He focuses early on with overkill on the cooling — could it be that Apple knew this was a tradeoff, knew it would tend to not push the power envelope, but wanted a cooling system that would let them leave the general design unchanged for years to come, with lots of headroom for future cpus? Why call it an error when there is an actual reason that makes sense as an explanation?
Unlikely. Historically Apple has always designed cooling with very narrow margins around suppliers TDP due to internal pressure to create smaller and smaller machines, which has often resulted in underclocking due to GPU vendors downplaying their TDP requirements.
From the explanation it sounds like an artificial limitation. The chip is technically capable of being saturated with the current design given an optimal program, and fulfilling it's TDP, at which point the current cooling system design would be _entirely necessary_ for the current chip design. This is clear from the second tweet:
> Mac Studio cooling system is OVERKILL in most apps
My emphasis added (not all apps in theory - but practically)
True, but Apple generally do care about either size or quietness. Starting with the G5 cooling system they started to exchange a lot of the former for the latter in their large desktops. I expect that is the case here (i've not actually seen a picture of this thing) - However this doesn't mean they designed the cooling system extra large margins, that's just not their attitude, unlike PC vendors they control all the components they can be more exact (Saying this as quite the opposite of an Apple fan boy).
Point is, the cooling system overcapacity is due to expected (but generally not fulfilled) TDP, rather than adding arbitrary large margins.
Yes, although it's worth noting that they seem to have rowed back on this a little bit in their recent designs. The new MacBook Pros are cooler due to the processor being cooler, but they also have feet to allow better airflow under the machine at the clean flat bottom of the previous models (IMO they still look great, but I can't see Apple of a few years ago making that decision).
Their new CPU architecture certainly is more power efficient compared to x86s they replaced in many ways which means they aren't up against such a wall to compete on performance, perhaps a combination of circumstances have caused them to produce more thermally comfortable machines in recent years. I'm not sure how long this will last though... in that sense I'm sure they do have relaxed TDP margins, so i'm basically arguing about the subtlety of this not being an intentionally large margin... now I look like i'm splitting hairs :P but it's clearly a mistake from the analysis of the GPU.

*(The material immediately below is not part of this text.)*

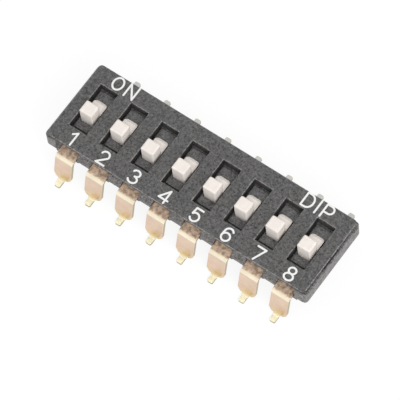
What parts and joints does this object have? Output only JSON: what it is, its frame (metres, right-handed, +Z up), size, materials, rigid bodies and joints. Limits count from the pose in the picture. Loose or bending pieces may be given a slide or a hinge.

I don't think it is overkill. Hypothetically, there are apps that will load the M1 Ultra beyond 120W; they just haven't been written yet. If such apps exist in the future the cooling will be needed.

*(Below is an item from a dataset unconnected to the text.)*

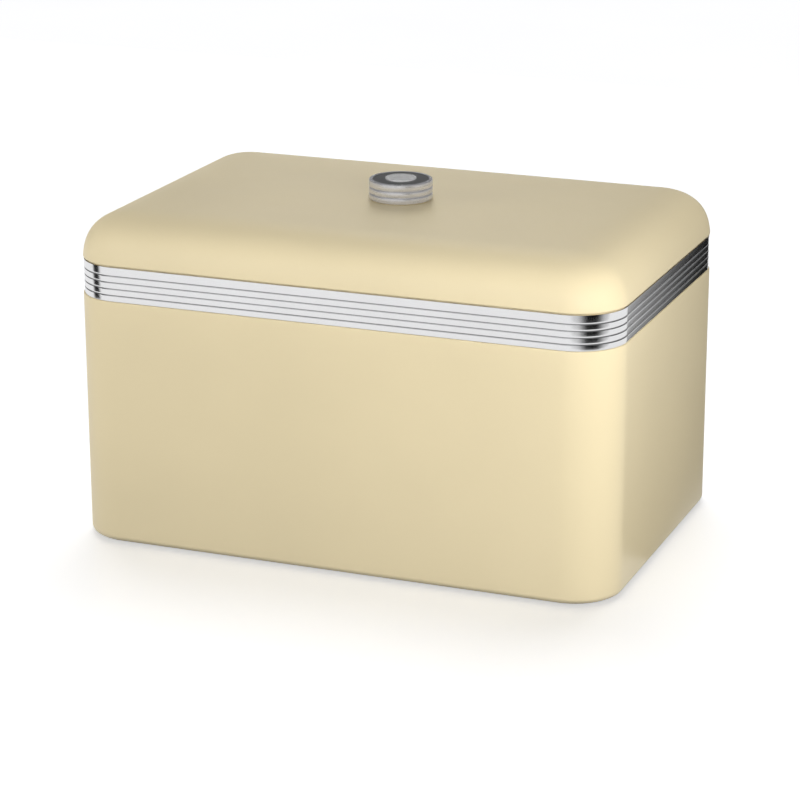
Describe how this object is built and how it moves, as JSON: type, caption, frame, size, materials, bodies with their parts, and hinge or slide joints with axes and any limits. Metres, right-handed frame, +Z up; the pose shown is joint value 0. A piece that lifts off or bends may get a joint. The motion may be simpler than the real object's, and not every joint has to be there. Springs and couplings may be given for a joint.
{
  "type": "bread bin",
  "caption": "Painted steel bread bin: rounded oblong box, ribbed bright band round the rim, and a deep rounded lift-off lid with a low ribbed metal knob in its middle.",
  "frame": {"origin": "on the surface that the bin stands on, under the middle of the box", "axes": "+X to the right along the long side, -Y towards the front, +Z up"},
  "size_m": [0.38, 0.252, 0.241],
  "materials": {
    "cream_paint": "gloss powder coat",
    "pan_paint": "gloss powder coat",
    "band_chrome": "mirror",
    "clip_chrome": "bright",
    "rivet_metal": "satin",
    "foot_rubber": "matt",
    "pad_plastic": "matt",
    "gasket_rubber": "matt",
    "knob_chrome": "mirror",
    "knob_face_metal": "satin",
    "medallion_metal": "satin with a bright rim",
    "insert_brass": "machined",
    "hardware_steel": "zinc plated"
  },
  "bodies": {
    "bin_body": {"body_wall": "cream_paint", "base_pan": "pan_paint", "foot_front_left": "foot_rubber", "foot_front_right": "foot_rubber", "foot_rear_left": "foot_rubber", "foot_rear_right": "foot_rubber", "trim_band": "band_chrome", "trim_joint_clip": "clip_chrome", "trim_rivets": "rivet_metal"},
    "lid": {"lid_shell": "cream_paint", "lid_locating_flange": "cream_paint", "lid_pad_front_left": "pad_plastic", "lid_pad_front_right": "pad_plastic", "lid_pad_rear_left": "pad_plastic", "lid_pad_rear_right": "pad_plastic", "knob_gasket": "gasket_rubber", "knob_shell": "knob_chrome", "knob_insert": "insert_brass", "knob_face_disc": "knob_face_metal", "knob_medallion": "medallion_metal", "knob_flat_washer": "hardware_steel", "knob_lock_washer": "hardware_steel", "knob_screw": "hardware_steel"}
  },
  "joints": [
    {"name": "lid_lift", "type": "slide", "parent": "bin_body", "child": "lid", "axis": [0, 0, 1], "range_m": [0, 0.12]}
  ]
}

I also figured it had been designed so that it could be quiet - if you can keep the volume of the cooler large enough then you can use slower fans right?
The cooling system has to be designed for when users attach devices to those Thunderbolt 4 ports _and_power_them from it.
That shouldn’t produce much heat inside the unit (they claim the power unit can continuously deliver 370W. Guessing 95% efficiency and 200W delivered over those buses it can’t lose more than 10W), but may just push it over some edge.
On one hand, I agree with you on the headroom since cooling has become far more complicate than just putting a fan so you really don't want to redesign over and over again. But on the other hand, from what I heard, the cooling on the Ultra edition is super heavy. So in that sense, it's indeed slightly overkill.